Mr. Blaikie, accusing the government of having a “maniacal” attitude toward Candu sales, demanded the recall of experts of the Candu Owners Group — AECL, Ontario Hydro, Hydro-Quebec and New Brunswick Power — on grounds they have been “aiding and abetting the nuclear arms race” and making Canada appear a hypocrite on the world stage.

Deputy Prime Minister Herb Gray denied that Canada is contributing in any way to nuclear weapons capability in India or Pakistan. He insisted the experts had been provided to advise the two countries on Candu reactor safety since the Chernobyl nuclear reactor disaster in the former Soviet Union a decade ago. Such advice was recommended by the International Atomic Agency.

“They are providing safety information to maintain civilian nuclear power reactors,” Mr. Gray told Reform foreign affairs critic Bob Mills. “We are not having anything to do with the current military programs of India and Pakistan.”

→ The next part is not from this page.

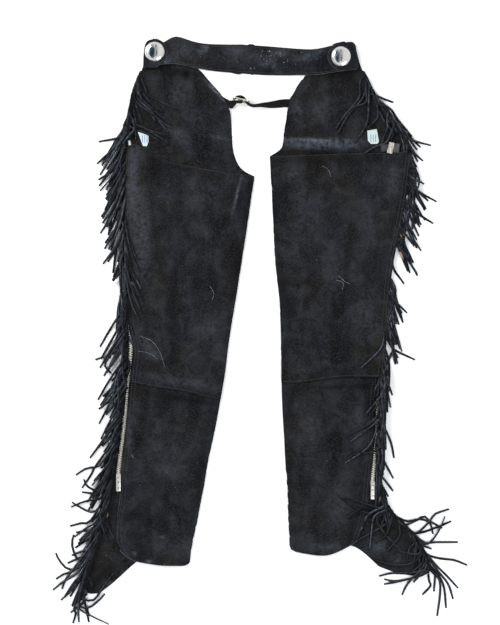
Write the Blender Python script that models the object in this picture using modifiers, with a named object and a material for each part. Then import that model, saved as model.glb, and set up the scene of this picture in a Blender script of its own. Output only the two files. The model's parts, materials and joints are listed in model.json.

Atomic Energy of Canada Ltd. said yesterday there are no AECL nuclear technicians in India or Pakistan and there hasn’t been for several months.

Dave Lisle, senior manager of public affairs, said AECL workers had done safety tests in India and Pakistan but the work ended some months ago.

“It was a very strict, very narrow scope of work,” he said.

Mr. Lisle said he was unaware of any Canadian technicians currently in the region from other Canadian bodies such as Ontario Hydro, New Brunswick Power and Hydro-Quebec.